If more organizations had robust plans in place earlier this week, the outages may not have lasted as long as they did, financial losses may not have occurred, public perception may have been less damaged, and potential litigation may not occur. While there is an underlying assumption that all large corporations already have response plans in place, recent widespread news-worthy outages are revealing that many company plans are not adequate to deal with or respond to the current cyber threats and vulnerabilities.

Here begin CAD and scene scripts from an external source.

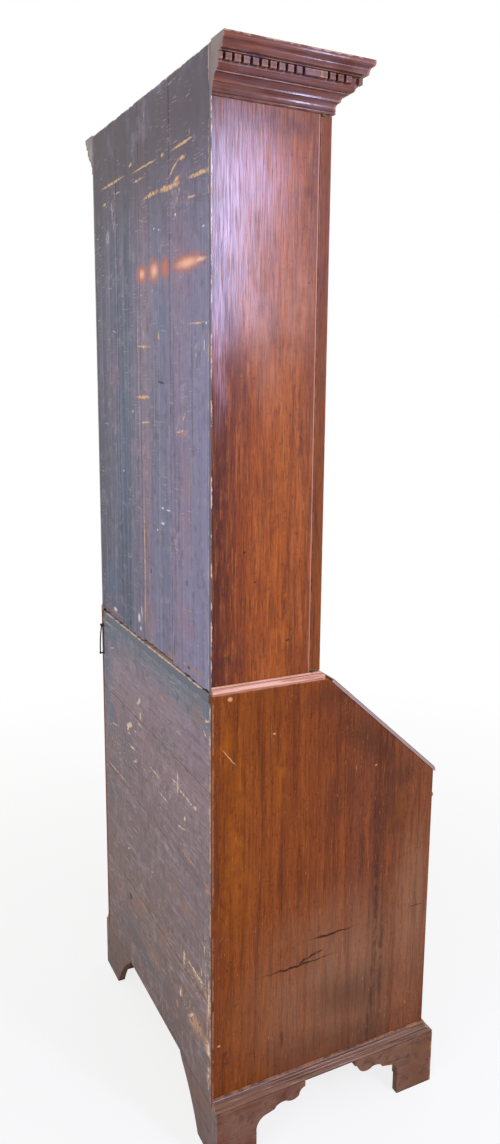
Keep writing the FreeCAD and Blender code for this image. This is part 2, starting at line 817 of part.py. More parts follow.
def small_drawer():
    """Right small drawer: front, two sides, back, bottom and its knob."""
    x0 = bay_inner + reveal_gap
    x1 = bay_outer - reveal_gap
    z0 = small_drawer_floor + rest_gap
    z1 = small_drawer_floor + small_drawer_height - reveal_gap
    joint = gallery_front - small_front_thickness
    rear = back_thickness + small_front_thickness
    wall = small_drawer_wall
    bottom_top = z0 + wall
    front = block(x0, x1, joint, gallery_front, z0, z1)
    left = block(x0, x0 + wall, rear, joint, z0, z1)
    right = block(x1 - wall, x1, rear, joint, z0, z1)
    back = block(x0 + wall, x1 - wall, rear, rear + wall, bottom_top, z1)
    bottom = block(x0 + wall, x1 - wall, rear, joint, z0, bottom_top)
    pull = knob((x0 + x1) / 2, gallery_front, (z0 + z1) / 2, small_knob_radius, small_knob_reach)
    return group([front, left, right, back, bottom, pull])


prospect_axis_x = (prospect_thickness - prospect_width) / 2 + slide_gap
prospect_axis_depth = gallery_front - prospect_thickness / 2


def prospect_pin(radius, extra):
    """Pins above and below the cupboard door, as one solid cut or as two pins."""
    below = upright_cylinder(radius, prospect_axis_x, prospect_axis_depth,
                             small_drawer_floor - prospect_pin_length - extra, small_drawer_floor + rest_gap)
    above = upright_cylinder(radius, prospect_axis_x, prospect_axis_depth,
                             prospect_head - rest_gap, prospect_head + prospect_pin_length + extra)
    return group([below, above])


def prospect_door():
    """Cupboard door with a sunk field, its hinge edge rounded about the pins."""
    half_thick = prospect_thickness / 2
    x1 = prospect_width / 2 - reveal_gap
    z0 = small_drawer_floor + rest_gap
    z1 = prospect_head - rest_gap
    border = prospect_border_share * (z1 - z0)
    front = gallery_front
    door = block(prospect_axis_x, x1, front - prospect_thickness, front, z0, z1)
    door = door.fuse(upright_cylinder(half_thick, prospect_axis_x, prospect_axis_depth, z0, z1))
    field = block(prospect_axis_x + border, x1 - border, front - prospect_field_depth,
                  front + overrun, z0 + border, z1 - border)
    door = door.cut(field).removeSplitter()
    pins = prospect_pin(prospect_pin_radius, 0)
    door = door.fuse(pins.Solids[0]).fuse(pins.Solids[1]).removeSplitter()
    pull = knob(x1 - border / 2, front, (z0 + z1) / 2, small_knob_radius, small_knob_reach)
    return group([door.Solids[0], pull])


# Bookcase carcase

def bookcase_side():
    """Right side of the bookcase, rebated for the back."""
    side = block(case_inner_half, case_half, 0, bookcase_depth, bureau_height, case_top)
    rebate = block(case_inner_half - overrun, case_inner_half + case_back_rebate, -overrun,
                   case_back_thickness, bureau_height - overrun, case_top + overrun)
    return side.cut(rebate)


def bookcase_board(z0):
    return block(-case_inner_half, case_inner_half, case_back_thickness, bookcase_depth,
                 z0, z0 + case_board_thickness)


def bookcase_back_boards():
    feet = [bureau_height + share * plank_shortfall for share in plank_shortfall_shares]
    return back_planks(case_inner_half + case_back_rebate, case_back_joint_shares,
                       case_back_thickness, feet, case_top)


def shelf_heights():
    """Underside of each shelf."""
    low = bureau_height + case_board_thickness
    high = case_top - case_board_thickness
    return [low + share * (high - low) for share in shelf_place_shares]


def bookcase_shelves():
    return group([block(-case_inner_half, case_inner_half, case_back_thickness,
                        bookcase_depth - shelf_setback, z, z + shelf_thickness)
                  for z in shelf_heights()])


def shelf_cleats():
    cleats = []
    for z in shelf_heights():
        cleat = block(case_inner_half - cleat_width, case_inner_half, case_back_thickness,
                      bookcase_depth - 2 * shelf_setback, z - cleat_height, z)
        cleats += [cleat, mirrored(cleat)]
    return group(cleats)


# Bookcase doors, hung on pins at their outer corners

pivot_depth = door_back_depth + pivot_setback
door_inner_edge = meeting_gap / 2


def pivot_plate(z0):
    """A right-hand plate from z0 up: a strip along the door with a nose round the pin axis."""
    x0 = case_half - pivot_plate_length
    nose = case_half + pivot_eye_radius
    corner = pivot_eye_radius * math.tan(math.pi / 8)
    depth0 = pivot_depth - pivot_eye_radius
    depth1 = pivot_depth + pivot_eye_radius
    points = [(x0, depth0), (case_half + corner, depth0), (nose, pivot_depth - corner),
              (nose, pivot_depth + corner), (case_half + corner, depth1), (case_half, depth1),
              (case_half, depth0 + pivot_plate_width), (x0, depth0 + pivot_plate_width)]
    return plan_prism(points, z0, z0 + pivot_plate_thickness)


def door_pivot_plates():
    """The right door's plates, let into its top and bottom edges and bored for the pins."""
    bore = upright_cylinder(pivot_pin_radius + pin_clearance, case_half, pivot_depth,
                            door_foot - overrun, door_head + overrun)
    lower = pivot_plate(door_foot)
    upper = pivot_plate(door_head - pivot_plate_thickness)
    return group([lower.cut(bore).Solids[0], upper.cut(bore).Solids[0]])


def fixed_pivot_plates():
    """Plates on the waist moulding and under the cornice, with the pins the doors turn on."""
    lower = pivot_plate(waist_top)
    lower = lower.fuse(upright_cylinder(pivot_pin_radius, case_half, pivot_depth, waist_top,
                                        door_foot + pivot_plate_thickness - rest_gap))
    upper = pivot_plate(cornice_foot - pivot_plate_thickness)
    upper = upper.fuse(upright_cylinder(pivot_pin_radius, case_half, pivot_depth,
                                        door_head - pivot_plate_thickness + rest_gap, cornice_foot))
    pair = [lower.removeSplitter().Solids[0], upper.removeSplitter().Solids[0]]
    return group(pair + [mirrored(plate) for plate in pair])


def door_frame():
    """Two stiles and two rails, grooved for the panel, with a bead along the meeting edge."""
    recess0 = pivot_plate(door_foot)
    recess1 = pivot_plate(door_head - pivot_plate_thickness)
    inner = door_inner_edge
    rail0 = inner + stile_width
    rail1 = case_half - stile_width
    bays = [block(inner, rail0, door_back_depth, door_face_depth, door_foot, door_head),
            block(rail1, case_half, door_back_depth, door_face_depth, door_foot, door_head),
            block(rail0, rail1, door_back_depth, door_face_depth, door_foot,
                  door_foot + bottom_rail_width),
            block(rail0, rail1, door_back_depth, door_face_depth, door_head - top_rail_width, door_head)]
    bead = block(inner - overrun, inner + door_bead, door_face_depth - door_bead,
                 door_face_depth + overrun, door_foot - overrun, door_head + overrun)
    round_edge = upright_cylinder(door_bead, inner + door_bead, door_face_depth - door_bead,
                                  door_foot - overrun, door_head + overrun)
    bays[0] = bays[0].cut(bead.cut(round_edge))
    tongue = door_panel_tongue()
    bays = [bay.cut(tongue) for bay in bays]
    bays[1] = bays[1].cut(recess0).cut(recess1)
    return group([bay.Solids[0] for bay in bays])


def door_panel_opening():
    """Sight size of the panel: left, right, foot and head."""
    return (door_inner_edge + stile_width, case_half - stile_width,
            door_foot + bottom_rail_width, door_head - top_rail_width)


def door_panel_tongue():
    x0, x1, z0, z1 = door_panel_opening()
    depth0 = door_back_depth + panel_back_setback
    return block(x0 - panel_groove, x1 + panel_groove, depth0, depth0 + panel_tongue,
                 z0 - panel_groove, z1 + panel_groove)


def rectangle_wire(x0, x1, z0, z1, depth):
    corners = [at(x0, depth, z0), at(x1, depth, z0), at(x1, depth, z1), at(x0, depth, z1)]
    return Part.makePolygon(corners + corners[:1])


def door_panel():
    """A raised and fielded panel with bevelled borders."""
    x0, x1, z0, z1 = door_panel_opening()
    depth0 = door_back_depth + panel_back_setback + panel_tongue
    depth1 = depth0 + panel_field_rise
    base = rectangle_wire(x0, x1, z0, z1, depth0)
    field = rectangle_wire(x0 + panel_bevel, x1 - panel_bevel, z0 + panel_bevel, z1 - panel_bevel, depth1)
    raised = Part.makeLoft([base, field], True, True)
    return door_panel_tongue().fuse(raised).removeSplitter().Solids[0]


def door_escutcheon():
    """Keyhole plate on the right door's meeting stile."""
    x = door_inner_edge + stile_width / 2
    z = (door_foot + door_head) / 2
    return escutcheon(lambda u, v, w: at(x + u, door_face_depth + w, z + v))


def fall_escutcheon():
    """Keyhole plate near the fall's upper edge."""
    s = fall_lip_end - escutcheon_margin - escutcheon_height / 2
    return escutcheon(lambda u, v, w: fall_at(u, s + v, fall_thickness + w))


# Drop pull on the back boards

pull_pin_height = pull_top - pull_eye_radius - pull_ear_thickness
pull_stop_height = pull_top - pull_height + pull_foot_radius


def rear_pull_plate():
    """Narrow plate with two ears and their pin at the top and a stop stud at the foot."""
    half = pull_plate_width / 2
    plate = block(pull_place - half, pull_place + half, -pull_plate_thickness, 0,
                  pull_top - pull_height, pull_top)
    ear_half = pull_eye_width / 2 + rest_gap
    reach = ear_half + pull_ear_thickness
    ear_height = pull_eye_radius - rest_gap
    for x0 in (pull_place - reach, pull_place + ear_half):
        ear = block(x0, x0 + pull_ear_thickness, -pull_pin_stand - ear_height, 0,
                    pull_pin_height - ear_height, pull_pin_height + ear_height)
        plate = plate.fuse(ear)
    pin = across_cylinder(pull_pin_radius, pull_place - reach, pull_place + reach,
                          -pull_pin_stand, pull_pin_height)
    stud_end = pull_foot_stand - pull_foot_radius - rest_gap
    stud = Part.makeCylinder(pull_stud_radius, stud_end, at(pull_place, 0, pull_stop_height),
                             FreeCAD.Vector(0, 1, 0))
    return plate.fuse(pin).fuse(stud).removeSplitter()


def rear_pull_drop():
    """Bowed strap that hangs from the pin by its eye and ends in a small roll."""
    x0 = pull_place - pull_eye_width / 2
    x1 = pull_place + pull_eye_width / 2
    half_thick = pull_strap_thickness / 2
    head = pull_pin_height - (pull_pin_radius + pull_eye_radius) / 2
    bulge = pull_bow / (head - pull_stop_height)
    strap = side_prism([(-pull_pin_stand - half_thick, head, -bulge),
                        (-pull_foot_stand - half_thick, pull_stop_height, 0.0),
                        (-pull_foot_stand + half_thick, pull_stop_height, bulge),
                        (-pull_pin_stand + half_thick, head, 0.0)], x0, x1)
    eye = across_cylinder(pull_eye_radius, x0, x1, -pull_pin_stand, pull_pin_height)
    roll = across_cylinder(pull_foot_radius, x0, x1, -pull_foot_stand, pull_stop_height)
    bore = across_cylinder(pull_pin_radius + pin_clearance, x0 - overrun, x1 + overrun,
                           -pull_pin_stand, pull_pin_height)
    return strap.fuse(eye).fuse(roll).removeSplitter().cut(bore)


def save_bureau():
    save_pair("bureau_side", bureau_side())
    save("bureau_top", bureau_top())
    save("bureau_bottom", bureau_bottom())
    save("bureau_back_boards", bureau_back_boards())
    save("drawer_dividers", drawer_dividers())
    save("loper_partitions", loper_partitions())
    save("writing_board", writing_board())
    save("plinth_moulding", plinth_moulding())
    save_pair("front_foot", front_foot())
    save_pair("rear_foot", rear_foot())
    save("foot_blocks", foot_blocks())
    save("rear_pull_plate", rear_pull_plate())
    save("rear_pull_drop", rear_pull_drop())


def save_fall_and_lopers():
    save("fall_board", fall_board())
    save("fall_hinge_leaves", group([moving_fall_hinge(x0) for x0 in hinge_places()]))
    save("fall_hinge_plates", group([fixed_fall_hinge(x0) for x0 in hinge_places()]))
    save("fall_escutcheon", fall_escutcheon())
    save_pair("loper", loper())
    loper_middle = inner_half - slide_gap - loper_thickness / 2
    save_pair("loper_knob", knob(loper_middle, bureau_depth, top_rail_top + loper_height / 2,
                                 loper_knob_radius, loper_knob_reach))


def save_drawers():
    floors = long_drawer_floors()
    for index, (floor, height) in enumerate(reversed(floors)):
        save_drawer(index + 2, inner_half, floor, height)
    save_drawer(1, top_drawer_half, top_rail_top, loper_height)


def save_gallery():
    save("pigeonhole_case", pigeonhole_case())
    save("pigeonhole_valances", pigeonhole_valances())
    save_pair("small_drawer", small_drawer())
    save("prospect_door", prospect_door())


def save_bookcase():
    save_pair("bookcase_side", bookcase_side())
    save("bookcase_bottom", bookcase_board(bureau_height))
    save("bookcase_top", bookcase_board(case_top - case_board_thickness))
    save("bookcase_back_boards", bookcase_back_boards())
    save("bookcase_shelves", bookcase_shelves())
    save("shelf_cleats", shelf_cleats())
    save("waist_moulding", waist_moulding())
    save("cornice_moulding", cornice_moulding())
    save("cornice_ground", cornice_ground())
    save("cornice_dentils", cornice_dentils())
    save("door_pivot_plates", fixed_pivot_plates())
    save_pair("door_frame", door_frame())
    save_pair("door_panel", door_panel())
    save_pair("door_pivots", door_pivot_plates())
    save("door_escutcheon", door_escutcheon())


os.makedirs("parts", exist_ok=True)
save_bureau()
save_fall_and_lopers()
save_drawers()
save_gallery()
save_bookcase()
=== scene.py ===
import json
import math

import bmesh
import bpy
from mathutils import Matrix, Vector, noise

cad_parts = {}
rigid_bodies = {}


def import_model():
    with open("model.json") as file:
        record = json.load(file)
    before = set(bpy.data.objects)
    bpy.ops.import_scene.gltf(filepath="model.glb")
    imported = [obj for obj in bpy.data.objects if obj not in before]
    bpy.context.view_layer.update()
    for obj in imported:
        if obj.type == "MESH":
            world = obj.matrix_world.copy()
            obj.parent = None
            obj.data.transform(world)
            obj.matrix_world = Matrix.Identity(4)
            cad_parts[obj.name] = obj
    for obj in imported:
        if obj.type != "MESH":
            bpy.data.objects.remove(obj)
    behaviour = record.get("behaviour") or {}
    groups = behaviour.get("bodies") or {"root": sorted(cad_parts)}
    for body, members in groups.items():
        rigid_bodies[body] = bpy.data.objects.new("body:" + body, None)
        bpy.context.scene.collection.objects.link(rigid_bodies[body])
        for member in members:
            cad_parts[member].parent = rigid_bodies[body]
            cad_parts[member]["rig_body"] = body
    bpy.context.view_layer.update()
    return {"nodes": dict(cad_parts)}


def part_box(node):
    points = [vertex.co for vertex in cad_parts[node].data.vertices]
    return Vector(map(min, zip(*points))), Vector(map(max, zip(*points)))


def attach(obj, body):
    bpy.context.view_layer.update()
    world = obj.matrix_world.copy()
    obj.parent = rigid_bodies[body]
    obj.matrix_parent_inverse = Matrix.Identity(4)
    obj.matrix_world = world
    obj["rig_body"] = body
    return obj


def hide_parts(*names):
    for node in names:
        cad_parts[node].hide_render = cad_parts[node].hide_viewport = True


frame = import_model()

bl_info = {
    "name": "Bureau bookcase",
    "version": (1, 0, 0),
    "blender": (4, 5, 0),
    "location": "3D View > Sidebar > Bureau",
    "description": "Dresses a mahogany bureau bookcase: polished sides, worn mouldings, stained pine backs",
    "category": "Object",
}

# Places read from the frame, in metres

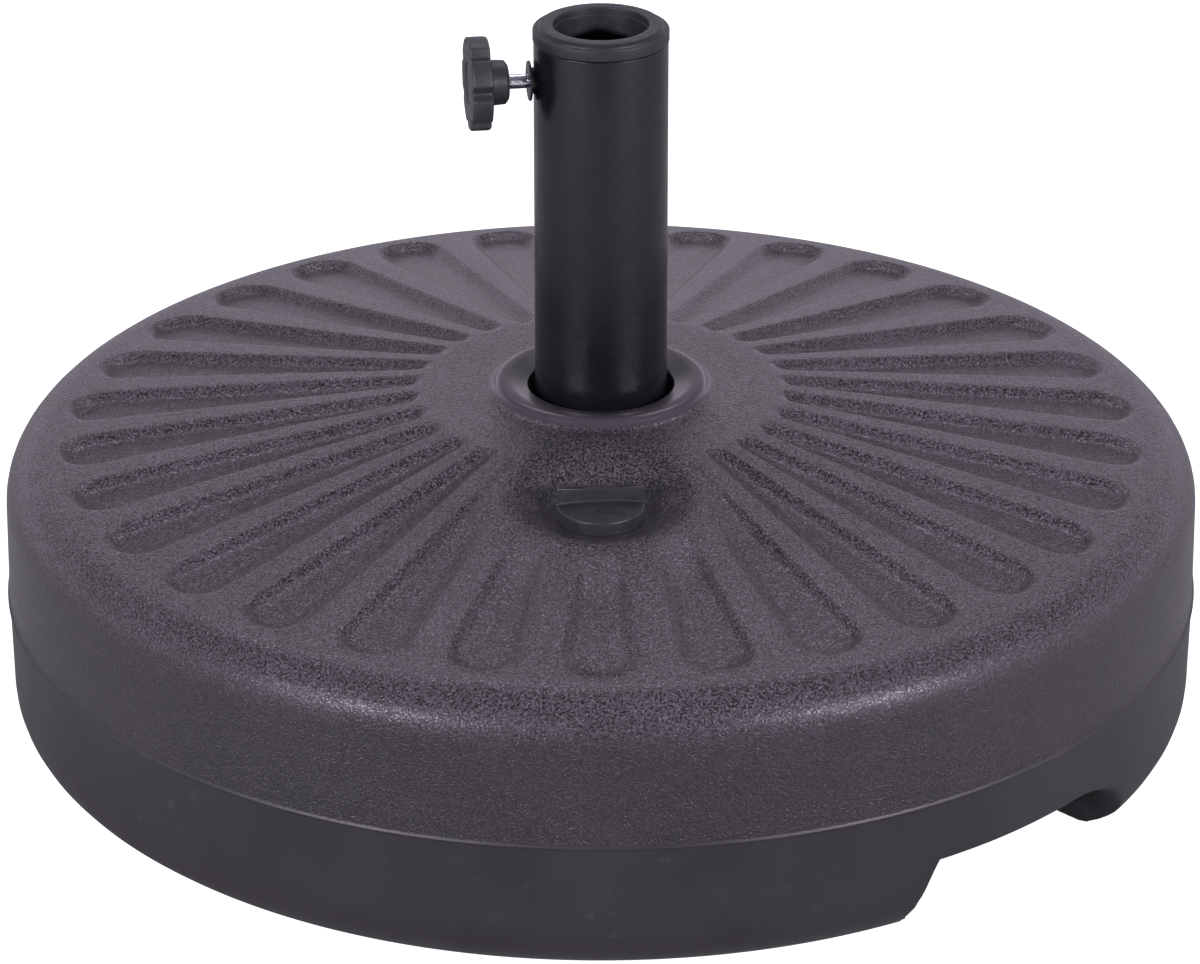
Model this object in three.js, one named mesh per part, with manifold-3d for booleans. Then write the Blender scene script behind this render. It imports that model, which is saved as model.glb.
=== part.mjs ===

As cloud storage gains popularity worldwide, outages resulting from these services being down will also likely increase. Does this mean onsite hosting will make a comeback? Most likely not, but many experts in the industry are starting to recommend hybrid hosting solutions, which is a combination of on-premise and cloud services running in conjunction with each other. Whether your company is fully in the cloud or running a hybrid model, periodic cloud security assessments and other related services are crucial in understanding the level of risk your organization is willing to accept, mitigate, or transfer. Well-known cloud services such as Amazon Web Services, Microsoft Azure, and Google offer strong environments that allow users to leverage a modern well-secured hardware environment. However, just because their physical environment is certified as “secured” does not mean that your environment is secure or compliant. Securing what is contained in the cloud is just as important as making sure the cloud infrastructure is also secure. Most importantly, developing a plan of action to ensure unexpected down time is kept to a minimum can help ensure an organization is protecting its tangible and intangible assets (e.g. reputation)!